Tracking a supply chain is not an easy task. In an August Forbes article, Erika Morphy highlights the difficulty that riding a supply chain of conflict minerals presents. “Supply chains, for various reasons, can be notoriously opaque especially for items that are provided by a supplier that may be two or three tiers away from a core supplier. Products also tend to consist of many components — to give one example, an automobile line might be made up of 5,000 components.”
Consumers will drive disclosure
Daniel Persico, vice president of special products at Kemet (NYSE:KEM), one of the largest users of tantalum, agrees that contracting out manufacturing is a way for companies to circumvent the regulations.

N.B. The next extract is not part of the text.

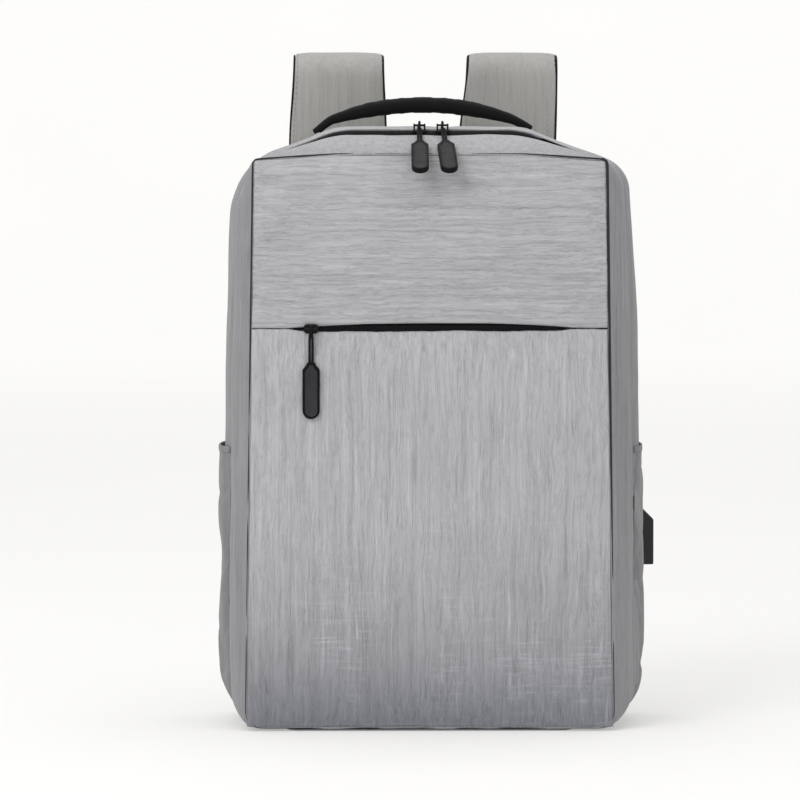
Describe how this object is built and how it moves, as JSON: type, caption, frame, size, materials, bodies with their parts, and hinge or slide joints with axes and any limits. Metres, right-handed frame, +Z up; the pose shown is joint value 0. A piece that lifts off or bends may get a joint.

“We may end up seeing some companies that have maintained their own manufacturing sell their manufacturing and become virtual manufacturers just so they don't have to deal with disclosing their materials. Instead, they'll let the suppliers deal with the regulations.”
However, Persico does not believe that this task will be an easy undertaking for larger electronic companies. He maintains that “there is such strength in the younger, social-media-inclined generation that large electronic companies cannot completely avoid disclosing the information of the sources of their materials.” Companies will have to enforce the ethical nature of their products because that's what consumers are pushing for, he said.
Companies filing a conflict minerals report must also determine their products' country of origin, ensuring that such enquiries are performed “in good faith and [are] reasonably designed.” The SEC's request that companies make a “reasonable effort” to do so relies heavily on the goodwill and ethical inclinations of companies that could be using conflict minerals.
Such vague wording could make it difficult for consumers to gauge the accuracy of a company's disclosure of specialized materials. Persico explained that when it comes to deciding what is a “reasonable effort,” the decision will ultimately be established by the auditors. However, he added that a certain degree of wiggle room in the guidelines is necessary as a company's ability to provide accurate disclosure depends on where it stands on the supply chain and on its ability to obtain the required information from its suppliers.